-- Start Collected data --

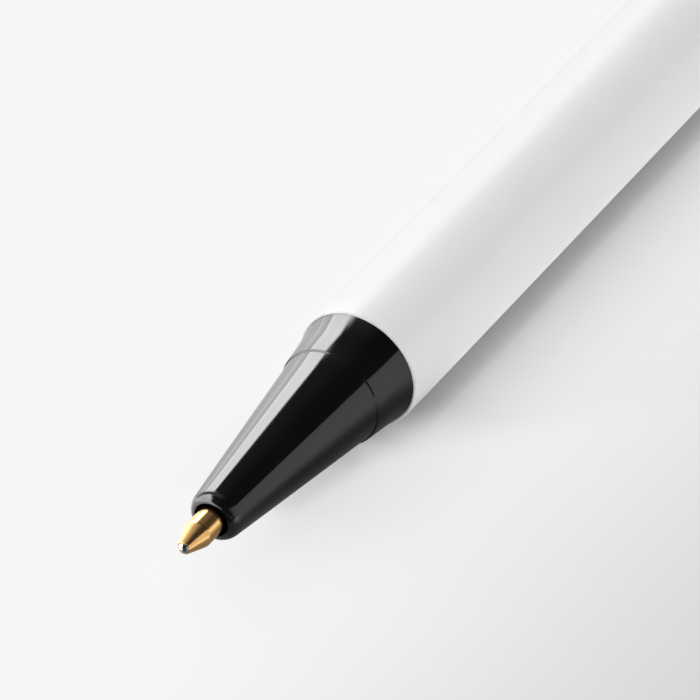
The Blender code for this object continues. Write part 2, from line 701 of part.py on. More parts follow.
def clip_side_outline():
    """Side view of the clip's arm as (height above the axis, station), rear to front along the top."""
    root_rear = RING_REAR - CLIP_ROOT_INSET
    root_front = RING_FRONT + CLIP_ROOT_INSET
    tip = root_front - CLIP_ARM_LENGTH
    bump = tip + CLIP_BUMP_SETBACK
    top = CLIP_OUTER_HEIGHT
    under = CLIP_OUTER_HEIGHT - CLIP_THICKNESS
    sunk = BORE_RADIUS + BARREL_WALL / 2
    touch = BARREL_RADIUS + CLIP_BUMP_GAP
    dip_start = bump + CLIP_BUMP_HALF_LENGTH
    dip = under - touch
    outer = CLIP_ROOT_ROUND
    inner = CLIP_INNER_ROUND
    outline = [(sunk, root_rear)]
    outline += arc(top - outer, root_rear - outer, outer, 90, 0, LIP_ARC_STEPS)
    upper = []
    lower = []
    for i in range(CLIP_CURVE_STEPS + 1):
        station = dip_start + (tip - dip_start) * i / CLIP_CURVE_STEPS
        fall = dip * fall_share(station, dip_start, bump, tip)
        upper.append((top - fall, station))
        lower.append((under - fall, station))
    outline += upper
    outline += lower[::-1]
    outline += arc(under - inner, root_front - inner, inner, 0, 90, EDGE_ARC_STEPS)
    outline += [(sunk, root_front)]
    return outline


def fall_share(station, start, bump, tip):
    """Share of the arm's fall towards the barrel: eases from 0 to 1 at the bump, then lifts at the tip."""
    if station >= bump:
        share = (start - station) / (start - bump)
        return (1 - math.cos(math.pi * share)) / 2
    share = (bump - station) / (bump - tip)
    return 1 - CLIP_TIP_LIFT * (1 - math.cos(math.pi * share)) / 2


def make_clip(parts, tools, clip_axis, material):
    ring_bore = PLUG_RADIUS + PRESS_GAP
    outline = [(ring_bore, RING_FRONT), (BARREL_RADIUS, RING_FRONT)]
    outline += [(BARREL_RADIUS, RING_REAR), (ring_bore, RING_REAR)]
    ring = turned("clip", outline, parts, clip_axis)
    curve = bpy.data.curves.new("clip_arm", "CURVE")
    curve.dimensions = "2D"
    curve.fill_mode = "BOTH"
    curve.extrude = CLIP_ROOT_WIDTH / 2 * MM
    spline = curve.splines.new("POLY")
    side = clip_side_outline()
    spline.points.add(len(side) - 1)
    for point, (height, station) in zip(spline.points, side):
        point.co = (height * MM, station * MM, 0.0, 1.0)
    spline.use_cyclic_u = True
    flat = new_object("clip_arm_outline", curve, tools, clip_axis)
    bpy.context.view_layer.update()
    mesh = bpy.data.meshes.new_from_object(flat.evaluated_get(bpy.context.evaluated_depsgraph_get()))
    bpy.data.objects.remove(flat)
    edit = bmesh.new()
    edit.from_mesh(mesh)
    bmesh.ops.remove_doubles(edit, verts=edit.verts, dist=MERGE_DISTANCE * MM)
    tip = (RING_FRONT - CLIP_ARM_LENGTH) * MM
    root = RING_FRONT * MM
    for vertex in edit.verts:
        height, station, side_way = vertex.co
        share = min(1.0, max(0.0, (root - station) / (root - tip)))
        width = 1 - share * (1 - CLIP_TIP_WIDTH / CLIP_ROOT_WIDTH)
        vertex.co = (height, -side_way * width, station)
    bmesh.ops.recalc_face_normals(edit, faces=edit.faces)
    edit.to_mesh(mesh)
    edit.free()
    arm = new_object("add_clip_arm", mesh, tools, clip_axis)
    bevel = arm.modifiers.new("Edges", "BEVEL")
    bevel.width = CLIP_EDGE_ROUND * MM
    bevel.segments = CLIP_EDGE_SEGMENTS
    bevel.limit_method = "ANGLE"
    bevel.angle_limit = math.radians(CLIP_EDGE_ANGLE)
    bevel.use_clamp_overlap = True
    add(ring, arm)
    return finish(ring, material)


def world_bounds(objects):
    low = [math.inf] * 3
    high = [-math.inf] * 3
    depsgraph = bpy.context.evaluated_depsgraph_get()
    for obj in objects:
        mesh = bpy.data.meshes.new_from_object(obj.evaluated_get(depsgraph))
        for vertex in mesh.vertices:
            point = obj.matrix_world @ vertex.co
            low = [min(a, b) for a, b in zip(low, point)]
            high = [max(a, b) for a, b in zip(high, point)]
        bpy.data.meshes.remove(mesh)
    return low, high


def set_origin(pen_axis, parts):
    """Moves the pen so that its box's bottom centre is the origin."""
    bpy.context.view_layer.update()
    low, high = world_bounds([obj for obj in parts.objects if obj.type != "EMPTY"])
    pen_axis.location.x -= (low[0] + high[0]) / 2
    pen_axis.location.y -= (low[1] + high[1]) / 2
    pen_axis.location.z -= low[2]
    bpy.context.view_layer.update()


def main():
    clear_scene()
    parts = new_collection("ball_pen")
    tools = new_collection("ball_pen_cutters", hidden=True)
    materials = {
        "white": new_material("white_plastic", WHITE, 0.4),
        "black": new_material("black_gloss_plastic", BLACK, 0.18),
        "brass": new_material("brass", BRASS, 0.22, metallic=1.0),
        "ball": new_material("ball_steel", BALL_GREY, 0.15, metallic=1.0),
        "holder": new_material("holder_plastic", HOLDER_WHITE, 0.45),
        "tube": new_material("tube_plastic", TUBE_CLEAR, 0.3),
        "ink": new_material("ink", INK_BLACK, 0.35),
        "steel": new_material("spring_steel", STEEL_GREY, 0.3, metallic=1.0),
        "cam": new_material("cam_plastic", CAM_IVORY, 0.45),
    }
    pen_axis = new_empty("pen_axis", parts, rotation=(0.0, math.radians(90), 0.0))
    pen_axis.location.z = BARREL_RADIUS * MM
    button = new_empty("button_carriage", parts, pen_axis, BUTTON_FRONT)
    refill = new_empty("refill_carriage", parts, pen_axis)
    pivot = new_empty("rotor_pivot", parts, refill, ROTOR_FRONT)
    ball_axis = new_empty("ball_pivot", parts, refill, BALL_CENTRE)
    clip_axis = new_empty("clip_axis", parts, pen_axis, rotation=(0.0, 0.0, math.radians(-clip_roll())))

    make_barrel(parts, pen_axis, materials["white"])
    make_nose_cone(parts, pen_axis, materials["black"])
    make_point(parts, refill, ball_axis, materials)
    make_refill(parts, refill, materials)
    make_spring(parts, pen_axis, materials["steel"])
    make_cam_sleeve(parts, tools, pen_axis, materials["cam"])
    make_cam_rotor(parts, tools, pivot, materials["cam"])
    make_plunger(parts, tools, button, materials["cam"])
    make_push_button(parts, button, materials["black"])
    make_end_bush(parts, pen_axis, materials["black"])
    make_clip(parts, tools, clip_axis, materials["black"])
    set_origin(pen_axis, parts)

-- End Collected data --

__Goal of the exercise__. Return, please, the lines of the data from the first through the line containing "return 1 - CLIP_TIP_LIFT", both kept, exactly as they stand and nothing more.

__Solution to this problem__.
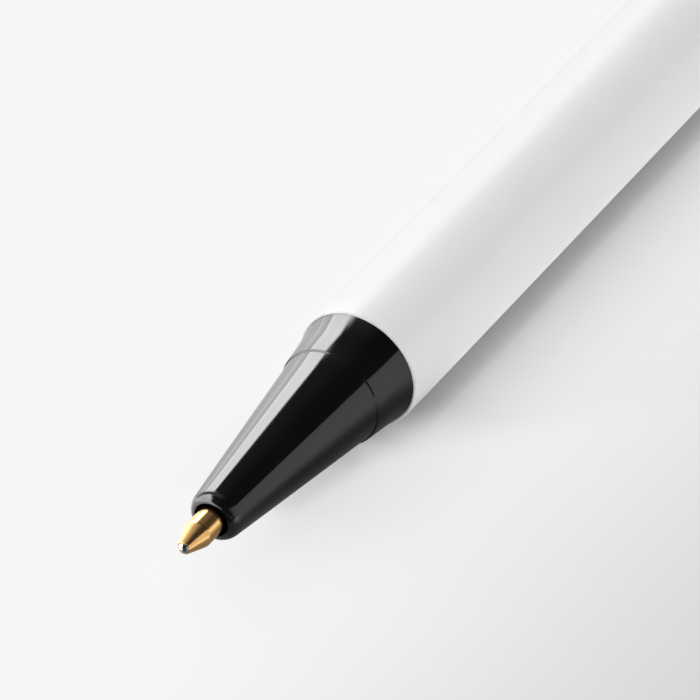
The Blender code for this object continues. Write part 2, from line 701 of part.py on. More parts follow.
def clip_side_outline():
    """Side view of the clip's arm as (height above the axis, station), rear to front along the top."""
    root_rear = RING_REAR - CLIP_ROOT_INSET
    root_front = RING_FRONT + CLIP_ROOT_INSET
    tip = root_front - CLIP_ARM_LENGTH
    bump = tip + CLIP_BUMP_SETBACK
    top = CLIP_OUTER_HEIGHT
    under = CLIP_OUTER_HEIGHT - CLIP_THICKNESS
    sunk = BORE_RADIUS + BARREL_WALL / 2
    touch = BARREL_RADIUS + CLIP_BUMP_GAP
    dip_start = bump + CLIP_BUMP_HALF_LENGTH
    dip = under - touch
    outer = CLIP_ROOT_ROUND
    inner = CLIP_INNER_ROUND
    outline = [(sunk, root_rear)]
    outline += arc(top - outer, root_rear - outer, outer, 90, 0, LIP_ARC_STEPS)
    upper = []
    lower = []
    for i in range(CLIP_CURVE_STEPS + 1):
        station = dip_start + (tip - dip_start) * i / CLIP_CURVE_STEPS
        fall = dip * fall_share(station, dip_start, bump, tip)
        upper.append((top - fall, station))
        lower.append((under - fall, station))
    outline += upper
    outline += lower[::-1]
    outline += arc(under - inner, root_front - inner, inner, 0, 90, EDGE_ARC_STEPS)
    outline += [(sunk, root_front)]
    return outline


def fall_share(station, start, bump, tip):
    """Share of the arm's fall towards the barrel: eases from 0 to 1 at the bump, then lifts at the tip."""
    if station >= bump:
        share = (start - station) / (start - bump)
        return (1 - math.cos(math.pi * share)) / 2
    share = (bump - station) / (bump - tip)
    return 1 - CLIP_TIP_LIFT * (1 - math.cos(math.pi * share)) / 2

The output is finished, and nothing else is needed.